Ever had a great candidate that got rejected and the reason made no sense? Career engineers won’t vouch for someone that will demand they write good code. Managers will discard the best engineers too, out of fear their lack of engineering competence could be outed.
How software is engineered
This post wouldn’t be complete without a dive on how software is engineered. A lot of non-technical people think that’s it’s like writing a blog post, because it’s about writing.
The simplest way I can explain it is that it’s like writing a book. Except, every time a word is changed, maybe to fix a typo, other words change too. To find them, you have to go through the book every time and when you change them… you guessed it, you’ll have to through the book again, until all the words are correct.
To add some depth, some words can be wrong.
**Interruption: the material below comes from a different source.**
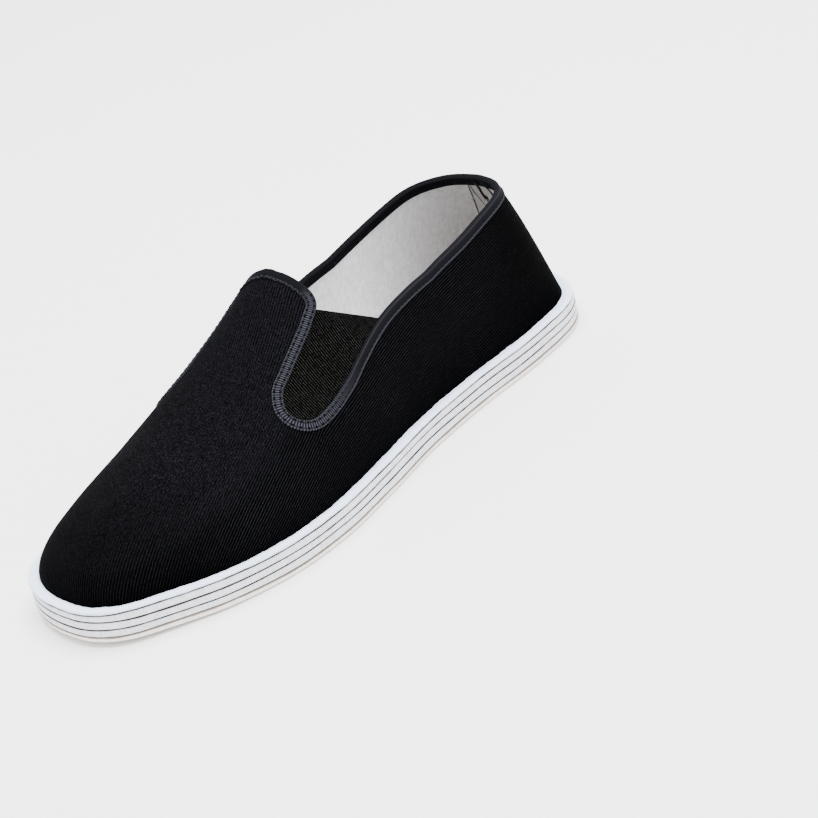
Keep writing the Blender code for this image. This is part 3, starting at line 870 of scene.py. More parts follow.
def tape_frame():
    """What the tape and its threads share, at each station of the closed loop.

    It holds the shares and side, the cloth's edge, its normal, the direction along the
    loop and the one into the cloth, and the travel with the loop's whole length last.
    """
    along, up, side = tape_path()
    edge, _, _, normal = frame_at(along, up, side)
    path = unit(np.roll(edge, -1, axis=0) - np.roll(edge, 1, axis=0))
    travel = travel_of(closed(edge))
    rear_rungs = ease(along, 0.49, 0.60)
    front_rungs = (1 - ease(up, 0.67, 0.76)) * (along > OPENING["slot back"][0])
    rungs = np.where(up < OPENING["slot foot"][1], rear_rungs, front_rungs)
    return {"shares": (along, up, side), "edge": edge, "normal": normal, "path": path,
            "inward": unit(np.cross(normal, path)), "travel": travel,
            "rungs": rungs, "stitches": int(round(travel[-1] / TAPE_STITCH))}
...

But you don’t know which ones are going to be a big problem, and it’s always the small ones that are the most troublesome. Imagine a single-letter typo that changes the plot, and you only find out from what people are saying about the book!
The bigger the book, the more time consuming this becomes. There are techniques that help finding that words that need fixing, such as test-driven development but no one can agree on how the tests should be made.
Of course that book is not a standalone: it references books by other authors. They too need to be right, and this time you don’t control it, you hope they’re going to be reasonable about it.
Right engineers for the right company
Perhaps you could look at their enthusiasm to figure out which type they are. Native engineers are more disenfranchised by the way of how work offered by most companies.
But why care about the difference? If you can understand engineers, you’ll be able to gain their trust, place them more easily and increase customer satisfaction.
It’s still a candidate market, and that will also help your reputation. It’s no use to ask if they know someone who might be interested if they don’t trust you.
If a company is hiring by the bucket, it’s likely they’ll want careers engineers. If they are facing tough problems, they need native engineers and it’s just a matter of getting that information from the hiring manager, seeing what candidate thinks and let them give the native engineer a chance.
Yes, this does require a good working relationship with the hiring managers, but that’s how it will be. The restricted cash flow means companies will be hiring less, they haven’t understood yet that they need to hire better.